You could also use LD_PRELOAD to get a different MAC address. This would've work with FlexLM.

Though its probably easier with a bit of hexediting or disassembling to modify the binary personally, I get fuzzy feelings of love from the type of software cracking which does not require modified binaries.


libnaw uses it to wrap and authenticate connect() and accept() calls.

frida uses it to wrap and inject... anything.

These programs have all been around for quite a long time. I think libnaw has been around since early 2000s at least.


> proxychains uses LD_PRELOAD [0] to hook the necessary syscalls [1]

Technically, it uses LD_PRELOAD to hook the necessary libc functions. As, at least on x86-64, a syscall is just a CPU instruction like any other, you can't hook into it through LD_PRELOAD or any other tricks that don't involve the kernel (apart from rewriting the program before you execute it). That's also why it doesn't work on e.g. Go programs, as they don't use libc.


> As, at least on x86-64, a syscall is just a CPU instruction like any other, you can't hook into it through LD_PRELOAD or any other tricks that don't involve the kernel (apart from rewriting the program before you execute it).

On most Unix systems, you can use ptrace to intercept system calls from another process. This is how tools like rr or strace work.


Ptrace is one of a number of ways to hook syscalls without LD_PRELOAD.

The gVisor docs list 3 ways: KVM, systrap, ptrace https://gvisor.dev/docs/architecture_guide/platforms/ :

> systrap: The systrap platform relies seccomp’s SECCOMP_RET_TRAP feature in order to intercept system calls. This makes the kernel send SIGSYS to the triggering thread, which hands over control to gVisor to handle the system call. For more details, please see the systrap README file.

> systrap replaced ptrace as the default gVisor platform in mid-2023. If you depend on ptrace, and systrap doesn’t fulfill your needs, please voice your feedback.

> ptrace: The ptrace platform uses PTRACE_SYSEMU to execute user code without allowing it to execute host system calls. This platform can run anywhere that ptrace works (even VMs without nested virtualization), which is ubiquitous.

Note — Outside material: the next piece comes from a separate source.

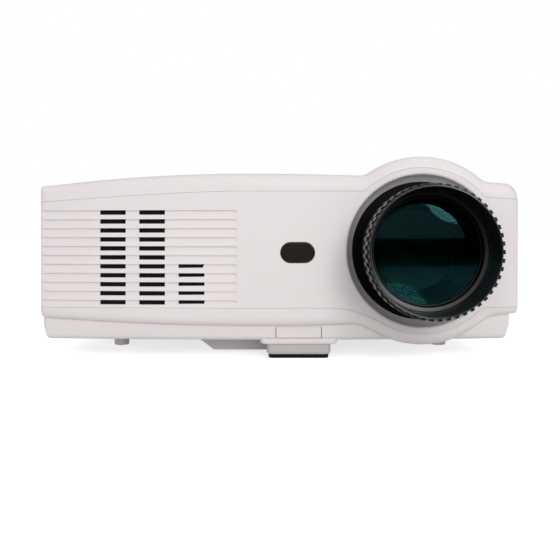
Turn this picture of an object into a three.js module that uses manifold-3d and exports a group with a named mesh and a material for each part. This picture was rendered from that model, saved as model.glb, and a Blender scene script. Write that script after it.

> Unfortunately, the ptrace platform has high context switch overhead, so system call-heavy applications may pay a performance penalty. For this reason, systrap is almost always the better choice.

The Falco docs list 3 syscall event drivers: Kernel module, Classic eBPF probe, and Modern eBPF probe: https://falco.org/docs/event-sources/kernel/

Dynamic linker > Systems using ELF: https://en.wikipedia.org/wiki/Dynamic_linker#Systems_using_E...


The tup[1] build system also uses ldpreload injection as an aspect of its (additionally(?) FUSE-based) dependency-specification enforcement.